Why HTTP_HOST is evil

When browsing Stackoverflow I often notice users asking questions somehow involving the use of HTTP_HOST. I nonchalantly hint on its vulnerable nature and fail to produce a hint on an article explaining why. Which is why I decided to take matters into my own hands.

The origin

In PHP, our protagonist is accessible via:

$http_host = $_SERVER['HTTP_HOST'];

The value in the $_SERVER superglobal is taken from the HTTP request’s Host: header. Now, this header is only sent by non-HTTP 1.0 clients, but what browser uses that outdated protocol anymore (unless you tell it to)?

For an Apache server responsible for multiple sites, the information in the Host: header is crucial to determine which virtual host to route the request to. After all, the client only connects to an IP address and multiple domain names can resolve to this address.

The assumption

Since the Apache server is doing all the work of finding the correct virtual host to serve our request and passes HTTP_HOST along to the script to be executed, many assume HTTP_HOST to now contain the correct domain name to which a client has connected.

This assumption is circumstantially wrong.

The common use

We assume you have a template engine driven website, you’re aware that hard-coding URLs into your templates is a Bad Thing™ and you set up globally available template variables. In this example, our template engine is Smarty:

The globally included setup script:

$smarty = new Smarty();
/* later on.... */
    'title' => 'My Homepage',
    'page_base' => $_SERVER['HTTP_HOST'],

Later on, in a template:

A non-malicious HTTP request would have generated two or more links to URLs on the current domain.

What usually happens:

The following HTTP request could have been sent by a Firefox browser:

GET / HTTP/1.1
Host: perfect-co.de
User-Agent: Mozilla/5.0 (Windows; U; Windows NT 6.1; de) ...
Accept: text/html,application/xhtml+xml,application/xml;q=0.9,*/*;q=0.8
Accept-Language: en-us,de;q=0.5
Accept-Encoding: gzip,deflate
Accept-Charset: ISO-8859-1,utf-8;q=0.7,*;q=0.7
Keep-Alive: 115
Connection: keep-alive

What could have happened:

Someone could have come along and done a telnet to your domain’s IP address and send the following manually:

GET / HTTP/1.1
Host: "><iframe src="about:blank" onload="alert('XSS')"

That’s all. Your template’s result should now look like:

<div class="links">
    <a href="http://"><iframe src="about:blank" onload="alert('XSS')" "="">Home</a>
<a href="http://"><iframe src="about:blank" onload="alert('XSS')"/about">About</a>
<!-- and more links --></div>

Tada! XSS galore. This is also easily achievable through a Firefox plugin called TamperData.

The prevention

The above example actually only works for the default virtual host, as it’s the one getting all non-matching requests routed to.

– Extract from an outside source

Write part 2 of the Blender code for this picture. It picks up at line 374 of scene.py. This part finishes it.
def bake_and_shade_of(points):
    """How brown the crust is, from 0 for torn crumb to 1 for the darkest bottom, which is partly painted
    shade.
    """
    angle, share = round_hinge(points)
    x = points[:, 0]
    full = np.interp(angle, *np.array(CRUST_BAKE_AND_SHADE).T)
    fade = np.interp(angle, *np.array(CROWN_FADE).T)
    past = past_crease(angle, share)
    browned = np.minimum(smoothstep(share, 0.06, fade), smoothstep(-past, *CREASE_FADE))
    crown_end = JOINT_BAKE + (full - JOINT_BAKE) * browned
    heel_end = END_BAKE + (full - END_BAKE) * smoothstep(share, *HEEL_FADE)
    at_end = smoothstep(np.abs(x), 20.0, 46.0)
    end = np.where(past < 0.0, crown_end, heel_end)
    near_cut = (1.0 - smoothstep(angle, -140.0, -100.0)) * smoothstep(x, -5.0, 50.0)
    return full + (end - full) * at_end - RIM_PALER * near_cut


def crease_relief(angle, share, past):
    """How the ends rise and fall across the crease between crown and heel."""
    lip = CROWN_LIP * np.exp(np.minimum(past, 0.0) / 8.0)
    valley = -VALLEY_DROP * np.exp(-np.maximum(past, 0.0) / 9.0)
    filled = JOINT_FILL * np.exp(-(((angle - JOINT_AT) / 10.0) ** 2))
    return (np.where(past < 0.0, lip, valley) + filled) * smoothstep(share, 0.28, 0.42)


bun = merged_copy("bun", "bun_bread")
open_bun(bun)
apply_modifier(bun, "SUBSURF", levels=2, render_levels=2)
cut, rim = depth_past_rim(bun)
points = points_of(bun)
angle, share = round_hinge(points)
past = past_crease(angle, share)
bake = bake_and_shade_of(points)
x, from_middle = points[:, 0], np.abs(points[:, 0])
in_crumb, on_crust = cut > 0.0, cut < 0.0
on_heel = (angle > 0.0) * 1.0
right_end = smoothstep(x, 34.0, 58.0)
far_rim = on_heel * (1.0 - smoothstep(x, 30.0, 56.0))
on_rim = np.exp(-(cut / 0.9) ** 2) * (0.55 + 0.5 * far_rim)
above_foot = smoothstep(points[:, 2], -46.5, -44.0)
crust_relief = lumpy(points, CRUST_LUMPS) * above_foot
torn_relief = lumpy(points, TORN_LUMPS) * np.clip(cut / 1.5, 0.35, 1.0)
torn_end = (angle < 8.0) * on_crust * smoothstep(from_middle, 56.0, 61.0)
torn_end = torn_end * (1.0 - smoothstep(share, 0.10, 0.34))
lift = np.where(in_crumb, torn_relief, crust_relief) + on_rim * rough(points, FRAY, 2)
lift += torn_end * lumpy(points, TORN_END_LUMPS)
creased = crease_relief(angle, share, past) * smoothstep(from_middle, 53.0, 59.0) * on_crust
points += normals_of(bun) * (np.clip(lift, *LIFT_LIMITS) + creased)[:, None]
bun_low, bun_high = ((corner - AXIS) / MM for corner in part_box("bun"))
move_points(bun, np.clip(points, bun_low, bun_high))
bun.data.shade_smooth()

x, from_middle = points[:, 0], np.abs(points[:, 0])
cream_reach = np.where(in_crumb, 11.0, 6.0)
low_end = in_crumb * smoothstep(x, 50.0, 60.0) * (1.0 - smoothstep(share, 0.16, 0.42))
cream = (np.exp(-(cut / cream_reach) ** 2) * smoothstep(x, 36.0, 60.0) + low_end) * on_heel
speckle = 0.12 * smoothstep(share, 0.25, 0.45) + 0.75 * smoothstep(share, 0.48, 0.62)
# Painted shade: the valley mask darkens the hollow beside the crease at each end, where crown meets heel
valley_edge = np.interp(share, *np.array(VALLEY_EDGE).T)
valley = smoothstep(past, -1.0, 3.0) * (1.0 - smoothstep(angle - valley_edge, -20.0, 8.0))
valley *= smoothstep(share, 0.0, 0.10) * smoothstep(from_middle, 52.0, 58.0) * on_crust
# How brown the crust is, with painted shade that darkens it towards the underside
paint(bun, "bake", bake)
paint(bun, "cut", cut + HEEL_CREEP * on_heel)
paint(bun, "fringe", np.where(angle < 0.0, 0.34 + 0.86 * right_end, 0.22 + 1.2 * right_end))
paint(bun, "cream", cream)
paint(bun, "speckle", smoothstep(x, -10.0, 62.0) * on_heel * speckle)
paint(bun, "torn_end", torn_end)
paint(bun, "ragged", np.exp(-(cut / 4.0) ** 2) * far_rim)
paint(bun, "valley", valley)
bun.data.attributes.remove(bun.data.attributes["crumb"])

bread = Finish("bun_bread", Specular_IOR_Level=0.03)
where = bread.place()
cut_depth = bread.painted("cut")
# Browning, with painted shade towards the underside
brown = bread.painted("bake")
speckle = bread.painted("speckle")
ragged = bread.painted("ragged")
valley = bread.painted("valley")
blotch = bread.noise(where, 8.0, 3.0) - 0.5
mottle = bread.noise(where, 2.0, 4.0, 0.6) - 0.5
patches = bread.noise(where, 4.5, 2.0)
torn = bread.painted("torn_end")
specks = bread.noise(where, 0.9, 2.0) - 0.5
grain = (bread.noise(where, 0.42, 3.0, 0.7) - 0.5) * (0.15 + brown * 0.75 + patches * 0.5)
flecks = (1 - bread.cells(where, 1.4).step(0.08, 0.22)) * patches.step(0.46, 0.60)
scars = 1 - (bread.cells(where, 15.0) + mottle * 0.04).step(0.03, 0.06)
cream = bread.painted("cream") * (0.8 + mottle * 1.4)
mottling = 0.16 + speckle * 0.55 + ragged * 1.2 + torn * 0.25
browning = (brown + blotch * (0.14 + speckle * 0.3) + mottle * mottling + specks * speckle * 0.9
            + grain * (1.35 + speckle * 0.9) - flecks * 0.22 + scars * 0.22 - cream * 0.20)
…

Apache does its CGI scripts the favor to provide SERVER_NAME as well. Given a correct setup, it’ll actually contain the virtual hosts domain name, as configured. No buts. The correct setup includes this tiny little directive:

UseCanonicalName On

Without this, $_SERVER['SERVER_NAME'] would at least have contained an escaped variant of our injection. Using the above directive to configure Apache, we force the content of $_SERVER['SERVER_NAME'] to actually be the targeted domain name.